** What is required **
Write out each line exactly as it stands, please.

** Information provided **
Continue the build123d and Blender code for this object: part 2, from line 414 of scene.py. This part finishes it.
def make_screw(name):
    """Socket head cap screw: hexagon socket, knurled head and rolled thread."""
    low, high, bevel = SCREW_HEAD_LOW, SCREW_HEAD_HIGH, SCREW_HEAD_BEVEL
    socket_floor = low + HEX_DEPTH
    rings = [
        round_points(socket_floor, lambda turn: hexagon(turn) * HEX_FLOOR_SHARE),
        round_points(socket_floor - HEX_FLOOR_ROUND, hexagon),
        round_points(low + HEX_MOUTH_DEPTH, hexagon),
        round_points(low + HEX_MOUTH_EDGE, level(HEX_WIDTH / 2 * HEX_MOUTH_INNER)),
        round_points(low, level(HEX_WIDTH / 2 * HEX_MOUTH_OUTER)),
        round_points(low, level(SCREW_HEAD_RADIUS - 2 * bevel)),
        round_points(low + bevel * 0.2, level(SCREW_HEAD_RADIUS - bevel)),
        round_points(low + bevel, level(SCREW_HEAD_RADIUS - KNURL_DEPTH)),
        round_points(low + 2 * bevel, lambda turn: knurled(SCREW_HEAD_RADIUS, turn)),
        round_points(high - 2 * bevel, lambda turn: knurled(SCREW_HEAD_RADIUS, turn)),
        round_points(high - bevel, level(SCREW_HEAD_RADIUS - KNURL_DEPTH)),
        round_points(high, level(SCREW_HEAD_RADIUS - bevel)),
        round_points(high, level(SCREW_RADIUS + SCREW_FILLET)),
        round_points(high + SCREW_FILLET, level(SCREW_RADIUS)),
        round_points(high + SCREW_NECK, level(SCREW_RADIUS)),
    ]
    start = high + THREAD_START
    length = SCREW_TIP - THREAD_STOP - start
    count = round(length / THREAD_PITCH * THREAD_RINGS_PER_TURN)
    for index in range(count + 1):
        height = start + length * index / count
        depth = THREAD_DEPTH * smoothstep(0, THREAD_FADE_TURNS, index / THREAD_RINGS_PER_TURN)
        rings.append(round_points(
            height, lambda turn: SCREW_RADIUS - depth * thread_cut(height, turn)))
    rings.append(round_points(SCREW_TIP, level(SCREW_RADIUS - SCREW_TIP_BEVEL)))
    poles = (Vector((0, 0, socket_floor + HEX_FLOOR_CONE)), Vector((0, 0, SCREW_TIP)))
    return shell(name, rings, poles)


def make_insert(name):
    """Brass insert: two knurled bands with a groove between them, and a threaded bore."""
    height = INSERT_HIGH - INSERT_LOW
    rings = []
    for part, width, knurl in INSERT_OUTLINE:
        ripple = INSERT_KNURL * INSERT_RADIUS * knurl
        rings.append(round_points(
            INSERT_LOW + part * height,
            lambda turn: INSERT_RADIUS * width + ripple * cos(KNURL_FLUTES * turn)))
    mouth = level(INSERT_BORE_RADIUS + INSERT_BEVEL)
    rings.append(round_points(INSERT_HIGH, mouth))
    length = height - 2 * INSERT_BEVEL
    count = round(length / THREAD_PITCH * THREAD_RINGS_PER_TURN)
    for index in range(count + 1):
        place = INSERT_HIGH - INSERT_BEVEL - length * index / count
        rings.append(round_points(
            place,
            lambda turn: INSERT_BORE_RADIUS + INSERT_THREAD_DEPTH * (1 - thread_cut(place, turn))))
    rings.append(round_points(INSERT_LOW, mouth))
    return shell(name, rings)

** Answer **
Continue the build123d and Blender code for this object: part 2, from line 414 of scene.py. This part finishes it.
def make_screw(name):
    """Socket head cap screw: hexagon socket, knurled head and rolled thread."""
    low, high, bevel = SCREW_HEAD_LOW, SCREW_HEAD_HIGH, SCREW_HEAD_BEVEL
    socket_floor = low + HEX_DEPTH
    rings = [
        round_points(socket_floor, lambda turn: hexagon(turn) * HEX_FLOOR_SHARE),
        round_points(socket_floor - HEX_FLOOR_ROUND, hexagon),
        round_points(low + HEX_MOUTH_DEPTH, hexagon),
        round_points(low + HEX_MOUTH_EDGE, level(HEX_WIDTH / 2 * HEX_MOUTH_INNER)),
        round_points(low, level(HEX_WIDTH / 2 * HEX_MOUTH_OUTER)),
        round_points(low, level(SCREW_HEAD_RADIUS - 2 * bevel)),
        round_points(low + bevel * 0.2, level(SCREW_HEAD_RADIUS - bevel)),
        round_points(low + bevel, level(SCREW_HEAD_RADIUS - KNURL_DEPTH)),
        round_points(low + 2 * bevel, lambda turn: knurled(SCREW_HEAD_RADIUS, turn)),
        round_points(high - 2 * bevel, lambda turn: knurled(SCREW_HEAD_RADIUS, turn)),
        round_points(high - bevel, level(SCREW_HEAD_RADIUS - KNURL_DEPTH)),
        round_points(high, level(SCREW_HEAD_RADIUS - bevel)),
        round_points(high, level(SCREW_RADIUS + SCREW_FILLET)),
        round_points(high + SCREW_FILLET, level(SCREW_RADIUS)),
        round_points(high + SCREW_NECK, level(SCREW_RADIUS)),
    ]
    start = high + THREAD_START
    length = SCREW_TIP - THREAD_STOP - start
    count = round(length / THREAD_PITCH * THREAD_RINGS_PER_TURN)
    for index in range(count + 1):
        height = start + length * index / count
        depth = THREAD_DEPTH * smoothstep(0, THREAD_FADE_TURNS, index / THREAD_RINGS_PER_TURN)
        rings.append(round_points(
            height, lambda turn: SCREW_RADIUS - depth * thread_cut(height, turn)))
    rings.append(round_points(SCREW_TIP, level(SCREW_RADIUS - SCREW_TIP_BEVEL)))
    poles = (Vector((0, 0, socket_floor + HEX_FLOOR_CONE)), Vector((0, 0, SCREW_TIP)))
    return shell(name, rings, poles)


def make_insert(name):
    """Brass insert: two knurled bands with a groove between them, and a threaded bore."""
    height = INSERT_HIGH - INSERT_LOW
    rings = []
    for part, width, knurl in INSERT_OUTLINE:
        ripple = INSERT_KNURL * INSERT_RADIUS * knurl
        rings.append(round_points(
            INSERT_LOW + part * height,
            lambda turn: INSERT_RADIUS * width + ripple * cos(KNURL_FLUTES * turn)))
    mouth = level(INSERT_BORE_RADIUS + INSERT_BEVEL)
    rings.append(round_points(INSERT_HIGH, mouth))
    length = height - 2 * INSERT_BEVEL
    count = round(length / THREAD_PITCH * THREAD_RINGS_PER_TURN)
    for index in range(count + 1):
        place = INSERT_HIGH - INSERT_BEVEL - length * index / count
        rings.append(round_points(
            place,
            lambda turn: INSERT_BORE_RADIUS + INSERT_THREAD_DEPTH * (1 - thread_cut(place, turn))))
    rings.append(round_points(INSERT_LOW, mouth))
    return shell(name, rings)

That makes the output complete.